## Source excerpt

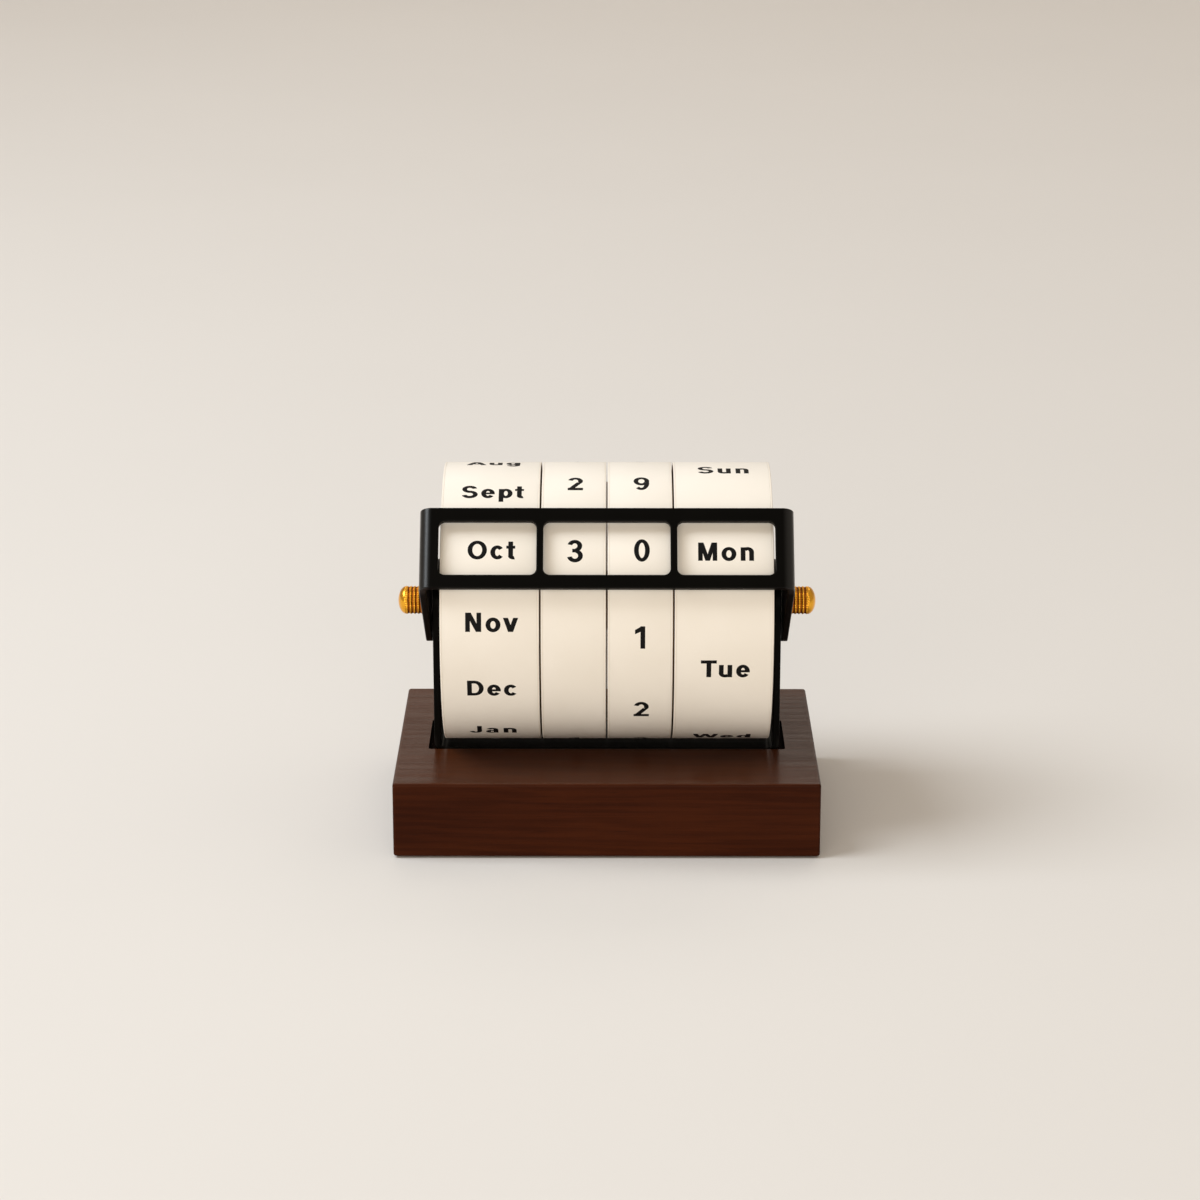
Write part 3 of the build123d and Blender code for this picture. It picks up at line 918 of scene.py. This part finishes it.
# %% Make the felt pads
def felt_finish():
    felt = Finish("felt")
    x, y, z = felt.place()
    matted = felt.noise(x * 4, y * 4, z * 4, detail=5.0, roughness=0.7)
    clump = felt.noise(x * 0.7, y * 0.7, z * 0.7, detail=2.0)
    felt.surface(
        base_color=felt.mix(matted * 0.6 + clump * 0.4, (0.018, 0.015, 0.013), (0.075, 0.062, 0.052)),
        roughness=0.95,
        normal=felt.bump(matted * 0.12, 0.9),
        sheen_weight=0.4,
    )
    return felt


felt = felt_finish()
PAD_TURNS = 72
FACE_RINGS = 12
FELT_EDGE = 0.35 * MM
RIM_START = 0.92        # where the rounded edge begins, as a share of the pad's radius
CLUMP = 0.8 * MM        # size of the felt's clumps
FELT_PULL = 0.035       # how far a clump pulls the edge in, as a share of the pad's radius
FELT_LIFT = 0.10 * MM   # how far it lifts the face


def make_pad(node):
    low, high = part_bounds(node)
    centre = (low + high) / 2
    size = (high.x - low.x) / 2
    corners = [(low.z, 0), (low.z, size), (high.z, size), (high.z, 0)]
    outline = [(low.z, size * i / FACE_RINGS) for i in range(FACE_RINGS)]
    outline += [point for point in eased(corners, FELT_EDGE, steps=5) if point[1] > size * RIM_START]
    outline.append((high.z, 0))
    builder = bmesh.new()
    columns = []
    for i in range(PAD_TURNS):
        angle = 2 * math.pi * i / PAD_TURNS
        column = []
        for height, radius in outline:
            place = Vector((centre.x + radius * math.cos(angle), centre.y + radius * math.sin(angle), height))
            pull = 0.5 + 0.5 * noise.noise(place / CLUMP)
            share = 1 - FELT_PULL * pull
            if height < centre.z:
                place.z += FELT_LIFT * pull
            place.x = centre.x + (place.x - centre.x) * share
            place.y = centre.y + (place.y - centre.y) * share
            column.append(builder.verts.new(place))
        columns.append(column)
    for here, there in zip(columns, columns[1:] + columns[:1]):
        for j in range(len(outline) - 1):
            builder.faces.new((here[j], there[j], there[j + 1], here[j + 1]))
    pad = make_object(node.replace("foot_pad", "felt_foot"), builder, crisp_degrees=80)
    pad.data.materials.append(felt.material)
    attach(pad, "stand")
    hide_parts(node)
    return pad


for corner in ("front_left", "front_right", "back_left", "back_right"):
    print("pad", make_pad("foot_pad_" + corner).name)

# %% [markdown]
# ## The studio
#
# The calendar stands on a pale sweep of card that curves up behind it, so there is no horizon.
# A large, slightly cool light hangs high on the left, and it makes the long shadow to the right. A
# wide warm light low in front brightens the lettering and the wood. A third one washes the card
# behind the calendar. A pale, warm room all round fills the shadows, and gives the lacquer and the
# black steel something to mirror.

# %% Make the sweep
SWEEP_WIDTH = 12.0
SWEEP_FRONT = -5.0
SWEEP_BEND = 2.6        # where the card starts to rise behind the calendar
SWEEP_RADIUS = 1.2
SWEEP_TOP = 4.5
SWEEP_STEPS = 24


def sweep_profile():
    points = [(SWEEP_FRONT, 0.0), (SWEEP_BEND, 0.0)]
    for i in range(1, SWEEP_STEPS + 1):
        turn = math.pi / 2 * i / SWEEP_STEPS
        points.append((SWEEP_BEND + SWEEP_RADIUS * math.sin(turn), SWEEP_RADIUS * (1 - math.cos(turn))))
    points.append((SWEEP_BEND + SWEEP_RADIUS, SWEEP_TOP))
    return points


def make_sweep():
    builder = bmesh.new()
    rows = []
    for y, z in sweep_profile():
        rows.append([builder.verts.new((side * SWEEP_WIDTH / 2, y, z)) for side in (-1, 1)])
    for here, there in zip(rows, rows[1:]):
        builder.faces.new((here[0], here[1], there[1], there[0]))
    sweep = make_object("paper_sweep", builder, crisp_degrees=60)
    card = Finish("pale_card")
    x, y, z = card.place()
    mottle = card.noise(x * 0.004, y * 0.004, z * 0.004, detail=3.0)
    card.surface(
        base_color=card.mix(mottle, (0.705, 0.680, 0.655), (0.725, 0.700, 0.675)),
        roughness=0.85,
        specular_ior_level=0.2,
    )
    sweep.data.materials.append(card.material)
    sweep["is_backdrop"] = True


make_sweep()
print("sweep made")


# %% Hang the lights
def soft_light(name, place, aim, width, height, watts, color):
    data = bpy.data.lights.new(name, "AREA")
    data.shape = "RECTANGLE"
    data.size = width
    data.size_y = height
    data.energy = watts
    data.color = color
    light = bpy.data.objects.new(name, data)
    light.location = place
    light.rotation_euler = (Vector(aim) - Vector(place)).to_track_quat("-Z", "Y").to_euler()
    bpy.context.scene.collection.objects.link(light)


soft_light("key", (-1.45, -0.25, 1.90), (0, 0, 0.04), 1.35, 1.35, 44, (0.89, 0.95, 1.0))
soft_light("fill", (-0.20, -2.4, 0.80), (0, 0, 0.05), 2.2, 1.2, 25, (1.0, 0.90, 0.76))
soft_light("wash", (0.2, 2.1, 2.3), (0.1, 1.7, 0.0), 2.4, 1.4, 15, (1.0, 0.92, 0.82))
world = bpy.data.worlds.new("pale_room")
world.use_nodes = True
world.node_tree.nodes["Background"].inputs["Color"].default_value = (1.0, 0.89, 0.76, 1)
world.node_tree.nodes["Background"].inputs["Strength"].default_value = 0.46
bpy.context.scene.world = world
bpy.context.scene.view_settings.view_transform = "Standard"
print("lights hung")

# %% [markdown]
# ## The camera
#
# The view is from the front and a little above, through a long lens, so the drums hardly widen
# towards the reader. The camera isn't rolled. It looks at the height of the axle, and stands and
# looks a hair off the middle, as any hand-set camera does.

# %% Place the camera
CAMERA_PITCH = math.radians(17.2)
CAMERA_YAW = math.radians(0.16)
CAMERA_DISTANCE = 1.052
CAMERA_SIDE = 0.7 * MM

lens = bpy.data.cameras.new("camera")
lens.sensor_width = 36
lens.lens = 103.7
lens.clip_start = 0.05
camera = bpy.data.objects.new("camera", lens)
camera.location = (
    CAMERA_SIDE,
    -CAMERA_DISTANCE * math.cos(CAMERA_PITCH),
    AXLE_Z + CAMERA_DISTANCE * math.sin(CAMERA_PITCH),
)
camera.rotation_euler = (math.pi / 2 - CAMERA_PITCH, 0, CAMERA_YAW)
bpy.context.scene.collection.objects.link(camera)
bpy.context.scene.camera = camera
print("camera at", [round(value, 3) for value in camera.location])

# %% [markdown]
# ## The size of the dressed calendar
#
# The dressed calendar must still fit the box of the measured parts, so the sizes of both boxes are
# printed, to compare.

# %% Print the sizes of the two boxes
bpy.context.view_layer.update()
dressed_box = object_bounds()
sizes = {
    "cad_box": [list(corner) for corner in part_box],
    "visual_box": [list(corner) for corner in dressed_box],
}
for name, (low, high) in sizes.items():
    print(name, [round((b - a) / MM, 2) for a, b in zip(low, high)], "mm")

## Exercise directions
Copy all the lines, exactly.

## Expected answer
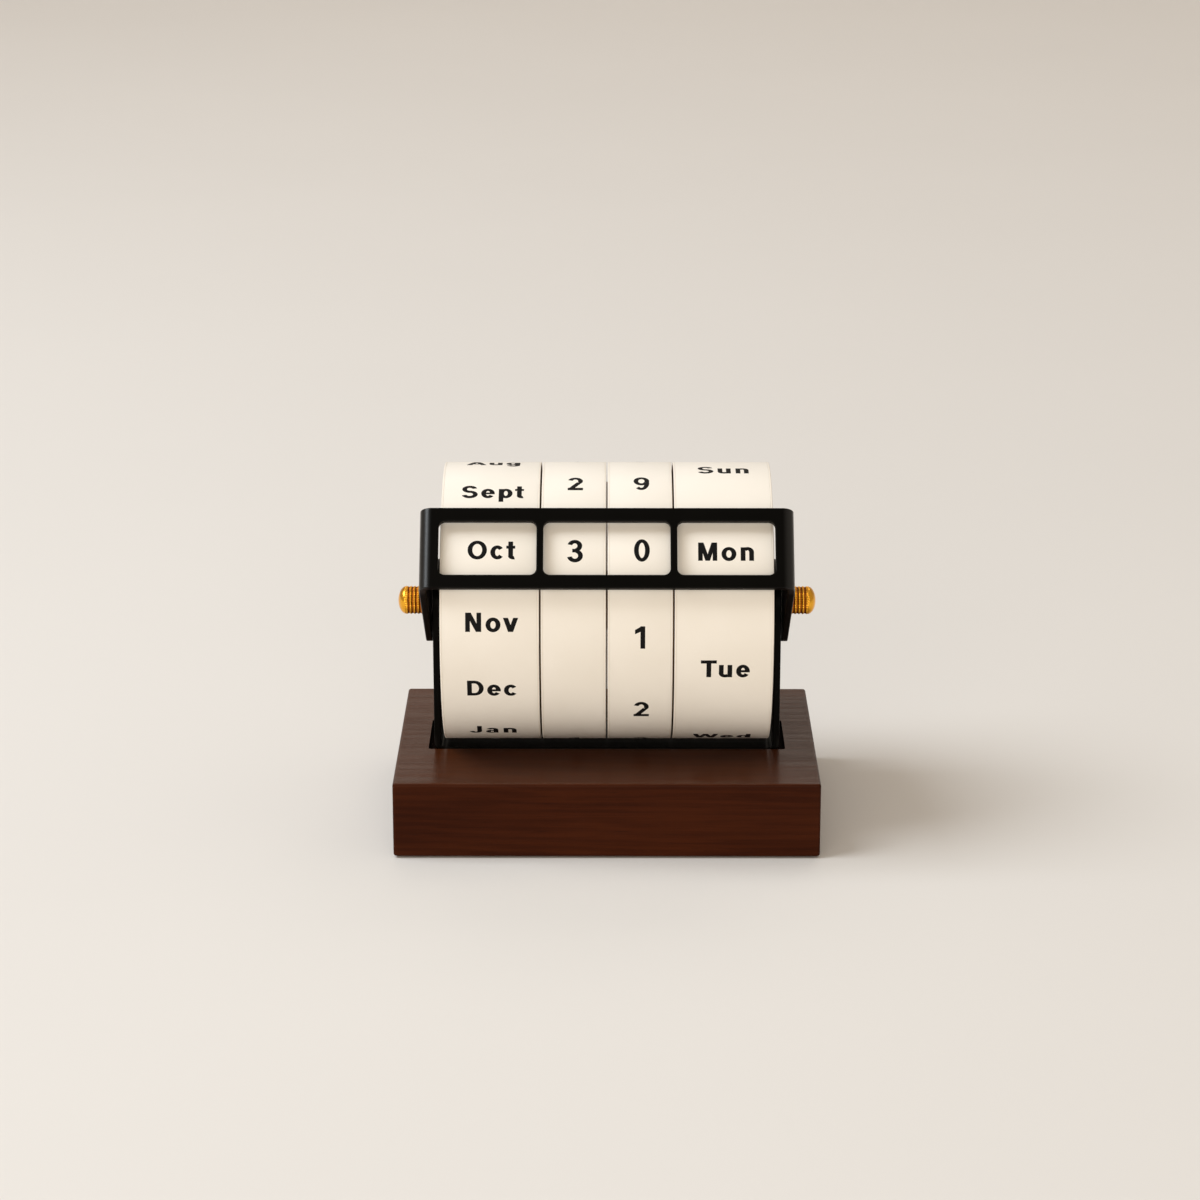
Write part 3 of the build123d and Blender code for this picture. It picks up at line 918 of scene.py. This part finishes it.
# %% Make the felt pads
def felt_finish():
    felt = Finish("felt")
    x, y, z = felt.place()
    matted = felt.noise(x * 4, y * 4, z * 4, detail=5.0, roughness=0.7)
    clump = felt.noise(x * 0.7, y * 0.7, z * 0.7, detail=2.0)
    felt.surface(
        base_color=felt.mix(matted * 0.6 + clump * 0.4, (0.018, 0.015, 0.013), (0.075, 0.062, 0.052)),
        roughness=0.95,
        normal=felt.bump(matted * 0.12, 0.9),
        sheen_weight=0.4,
    )
    return felt


felt = felt_finish()
PAD_TURNS = 72
FACE_RINGS = 12
FELT_EDGE = 0.35 * MM
RIM_START = 0.92        # where the rounded edge begins, as a share of the pad's radius
CLUMP = 0.8 * MM        # size of the felt's clumps
FELT_PULL = 0.035       # how far a clump pulls the edge in, as a share of the pad's radius
FELT_LIFT = 0.10 * MM   # how far it lifts the face


def make_pad(node):
    low, high = part_bounds(node)
    centre = (low + high) / 2
    size = (high.x - low.x) / 2
    corners = [(low.z, 0), (low.z, size), (high.z, size), (high.z, 0)]
    outline = [(low.z, size * i / FACE_RINGS) for i in range(FACE_RINGS)]
    outline += [point for point in eased(corners, FELT_EDGE, steps=5) if point[1] > size * RIM_START]
    outline.append((high.z, 0))
    builder = bmesh.new()
    columns = []
    for i in range(PAD_TURNS):
        angle = 2 * math.pi * i / PAD_TURNS
        column = []
        for height, radius in outline:
            place = Vector((centre.x + radius * math.cos(angle), centre.y + radius * math.sin(angle), height))
            pull = 0.5 + 0.5 * noise.noise(place / CLUMP)
            share = 1 - FELT_PULL * pull
            if height < centre.z:
                place.z += FELT_LIFT * pull
            place.x = centre.x + (place.x - centre.x) * share
            place.y = centre.y + (place.y - centre.y) * share
            column.append(builder.verts.new(place))
        columns.append(column)
    for here, there in zip(columns, columns[1:] + columns[:1]):
        for j in range(len(outline) - 1):
            builder.faces.new((here[j], there[j], there[j + 1], here[j + 1]))
    pad = make_object(node.replace("foot_pad", "felt_foot"), builder, crisp_degrees=80)
    pad.data.materials.append(felt.material)
    attach(pad, "stand")
    hide_parts(node)
    return pad


for corner in ("front_left", "front_right", "back_left", "back_right"):
    print("pad", make_pad("foot_pad_" + corner).name)

# %% [markdown]
# ## The studio
#
# The calendar stands on a pale sweep of card that curves up behind it, so there is no horizon.
# A large, slightly cool light hangs high on the left, and it makes the long shadow to the right. A
# wide warm light low in front brightens the lettering and the wood. A third one washes the card
# behind the calendar. A pale, warm room all round fills the shadows, and gives the lacquer and the
# black steel something to mirror.

# %% Make the sweep
SWEEP_WIDTH = 12.0
SWEEP_FRONT = -5.0
SWEEP_BEND = 2.6        # where the card starts to rise behind the calendar
SWEEP_RADIUS = 1.2
SWEEP_TOP = 4.5
SWEEP_STEPS = 24


def sweep_profile():
    points = [(SWEEP_FRONT, 0.0), (SWEEP_BEND, 0.0)]
    for i in range(1, SWEEP_STEPS + 1):
        turn = math.pi / 2 * i / SWEEP_STEPS
        points.append((SWEEP_BEND + SWEEP_RADIUS * math.sin(turn), SWEEP_RADIUS * (1 - math.cos(turn))))
    points.append((SWEEP_BEND + SWEEP_RADIUS, SWEEP_TOP))
    return points


def make_sweep():
    builder = bmesh.new()
    rows = []
    for y, z in sweep_profile():
        rows.append([builder.verts.new((side * SWEEP_WIDTH / 2, y, z)) for side in (-1, 1)])
    for here, there in zip(rows, rows[1:]):
        builder.faces.new((here[0], here[1], there[1], there[0]))
    sweep = make_object("paper_sweep", builder, crisp_degrees=60)
    card = Finish("pale_card")
    x, y, z = card.place()
    mottle = card.noise(x * 0.004, y * 0.004, z * 0.004, detail=3.0)
    card.surface(
        base_color=card.mix(mottle, (0.705, 0.680, 0.655), (0.725, 0.700, 0.675)),
        roughness=0.85,
        specular_ior_level=0.2,
    )
    sweep.data.materials.append(card.material)
    sweep["is_backdrop"] = True


make_sweep()
print("sweep made")


# %% Hang the lights
def soft_light(name, place, aim, width, height, watts, color):
    data = bpy.data.lights.new(name, "AREA")
    data.shape = "RECTANGLE"
    data.size = width
    data.size_y = height
    data.energy = watts
    data.color = color
    light = bpy.data.objects.new(name, data)
    light.location = place
    light.rotation_euler = (Vector(aim) - Vector(place)).to_track_quat("-Z", "Y").to_euler()
    bpy.context.scene.collection.objects.link(light)


soft_light("key", (-1.45, -0.25, 1.90), (0, 0, 0.04), 1.35, 1.35, 44, (0.89, 0.95, 1.0))
soft_light("fill", (-0.20, -2.4, 0.80), (0, 0, 0.05), 2.2, 1.2, 25, (1.0, 0.90, 0.76))
soft_light("wash", (0.2, 2.1, 2.3), (0.1, 1.7, 0.0), 2.4, 1.4, 15, (1.0, 0.92, 0.82))
world = bpy.data.worlds.new("pale_room")
world.use_nodes = True
world.node_tree.nodes["Background"].inputs["Color"].default_value = (1.0, 0.89, 0.76, 1)
world.node_tree.nodes["Background"].inputs["Strength"].default_value = 0.46
bpy.context.scene.world = world
bpy.context.scene.view_settings.view_transform = "Standard"
print("lights hung")

# %% [markdown]
# ## The camera
#
# The view is from the front and a little above, through a long lens, so the drums hardly widen
# towards the reader. The camera isn't rolled. It looks at the height of the axle, and stands and
# looks a hair off the middle, as any hand-set camera does.

# %% Place the camera
CAMERA_PITCH = math.radians(17.2)
CAMERA_YAW = math.radians(0.16)
CAMERA_DISTANCE = 1.052
CAMERA_SIDE = 0.7 * MM

lens = bpy.data.cameras.new("camera")
lens.sensor_width = 36
lens.lens = 103.7
lens.clip_start = 0.05
camera = bpy.data.objects.new("camera", lens)
camera.location = (
    CAMERA_SIDE,
    -CAMERA_DISTANCE * math.cos(CAMERA_PITCH),
    AXLE_Z + CAMERA_DISTANCE * math.sin(CAMERA_PITCH),
)
camera.rotation_euler = (math.pi / 2 - CAMERA_PITCH, 0, CAMERA_YAW)
bpy.context.scene.collection.objects.link(camera)
bpy.context.scene.camera = camera
print("camera at", [round(value, 3) for value in camera.location])

# %% [markdown]
# ## The size of the dressed calendar
#
# The dressed calendar must still fit the box of the measured parts, so the sizes of both boxes are
# printed, to compare.

# %% Print the sizes of the two boxes
bpy.context.view_layer.update()
dressed_box = object_bounds()
sizes = {
    "cad_box": [list(corner) for corner in part_box],
    "visual_box": [list(corner) for corner in dressed_box],
}
for name, (low, high) in sizes.items():
    print(name, [round((b - a) / MM, 2) for a, b in zip(low, high)], "mm")